When we remember and are grateful, we are likely to share. Our sharing can take many forms, from turkeys for local families at Sojourner House to Guest at Your Table Boxes that help the work of the Unitarian Universalist Service Committee around the world. A surfeit of wealth is a sign of spiritual poverty. None of us is Bill Gates of Microsoft or the Waltons of Wal-Mart, yet in our wide world we are the American elite.
Searching for meaning on our journeys as UUs, we are still pilgrims - we need to remember, to be grateful, and to share. How do we feel gratitude when we have trouble getting out of bed in the morning? A friend told me that she makes "gratitude lists," writing down 10 things she's grateful for. She told me, "Sometimes I can only write ten times, "I'm grateful that my cat is sitting on my lap."
Let's take a few moments now to make a personal gratitude list. You may want to write it down, or simply do it mentally. In good UU style, it can be a list of ten or five or however many you wish.

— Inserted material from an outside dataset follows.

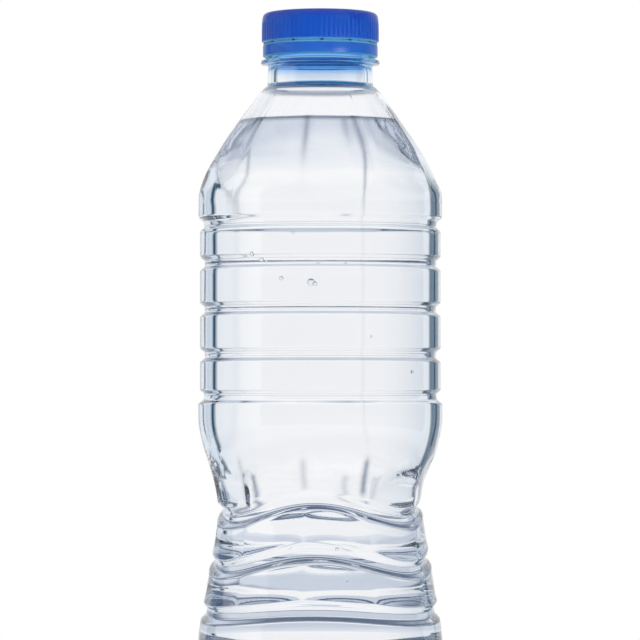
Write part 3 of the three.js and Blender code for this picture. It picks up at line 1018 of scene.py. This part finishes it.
# Name, place, what it looks at, width, height and power. All but the overhead light only the cap, and only
# the strip shows in its gloss
lamps = [
    ("strip", (0.68, -0.78, 0.11), (0, 0, 0.212), 0.26, 0.2, 3.4),
    ("front", (-0.05, -1.0, 0.1), (0, 0, 0.212), 0.6, 0.2, 7.5),
    ("behind", (0.0, 1.0, 0.1), (0, 0, 0.212), 0.6, 0.2, 5.0),
    ("overhead", (-0.3, -0.4, 1.2), (0, 0, 0.1), 0.8, 0.8, 1.5),
]


# A soft lamp that looks at a point on the object
def makeLamp(name, place, target, width, height, power):
    data = bpy.data.lights.new(name, "AREA")
    data.shape = "RECTANGLE"
    data.size, data.size_y = width, height
    data.energy = power
    lamp = bpy.data.objects.new(name, data)
    bpy.context.scene.collection.objects.link(lamp)
    x, y, z = np.array(place) - np.array(target)
    lamp.location = place
    lamp.rotation_euler = (math.atan2(math.hypot(x, y), z), 0, math.atan2(x, -y))
    lamp.visible_transmission = False
    return lamp


makeWorld()
makeFloor()
capOnly = bpy.data.collections.new("cap only")
capOnly.objects.link(capPiece)
for lampSettings in lamps:
    lamp = makeLamp(*lampSettings)
    lamp.visible_glossy = lamp.name == "strip"
    if lamp.name != "overhead":
        lamp.light_linking.receiver_collection = capOnly

# Where the camera stands, the height at the middle of the picture, the pixel the axis is at, and the
# millimetres to a pixel there
shot = {
    "distance": 1000.0,
    "eye": 118.5,
    "middle": 137.7,
    "axisPixel": 320.3,
    "scale": 0.2575,
    "pixels": 640,
    "sensor": 36,
    "clip": (0.01, 50),
}


def makeCamera(s=shot):
    data = bpy.data.cameras.new("camera")
    rise = math.atan2(s["middle"] - s["eye"], s["distance"])
    reach = s["distance"] / math.cos(rise)
    data.sensor_width = s["sensor"]
    data.lens = s["sensor"] * reach / (s["pixels"] * s["scale"])
    data.clip_start, data.clip_end = s["clip"]
    camera = bpy.data.objects.new("camera", data)
    bpy.context.scene.collection.objects.link(camera)
    side = -(s["axisPixel"] - s["pixels"] / 2) * s["scale"]
    camera.location = (side * mm, -s["distance"] * mm, s["eye"] * mm)
    camera.rotation_euler = (math.pi / 2 + rise, 0, 0)
    bpy.context.scene.camera = camera


makeCamera()
bpy.context.scene.view_settings.view_transform = "Standard"
bounces = 48  # light crosses many faces in the full bottle
for kind in ("max_bounces", "transmission_bounces", "glossy_bounces"):
    setattr(bpy.context.scene.cycles, kind, bounces)
print("studio and camera made")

Will you tell us some of the things you are grateful for?
On our pilgrimage together, may we remember to be grateful, and remember to share our gifts.
Happy thanksgiving!
Reading:
Joseph Brodsky, May 24, 1980
(Translated by the author)
I have braved, for want of wild beasts, steel cages,
carved my term and nickname on bunks and rafters,
lived by the sea, flashed aces in an oasis,
dined with the devil-knows-whom, in tails, on truffles.
From the height of a glacier I beheld half a world, the earthly
width. Twice have drowned, thrice let knives rake my nitty-gritty.
Quit the country that bore and nursed me.
Those who forgot me would make a city.
I have waded the steppes that saw yelling Huns in saddles,
worn the clothes nowadays back in fashion in every quarter,
planted rye, tarred the roofs of pigsties and stables,
guzzled everything save dry water.
I've admitted the sentries' third eye into my wet and foul
dreams. Munched the bread of exile: it's stale and warty.
Granted my lungs all sounds except the howl;
switched to a whisper. Now I am forty.
What should I say about life: That it's long and abhors transparence.
Broken eggs make me grieve; the omelette, though, makes me vomit.
Yet until brown clay has been crammed down my larynx,
only gratitude will be gushing from it.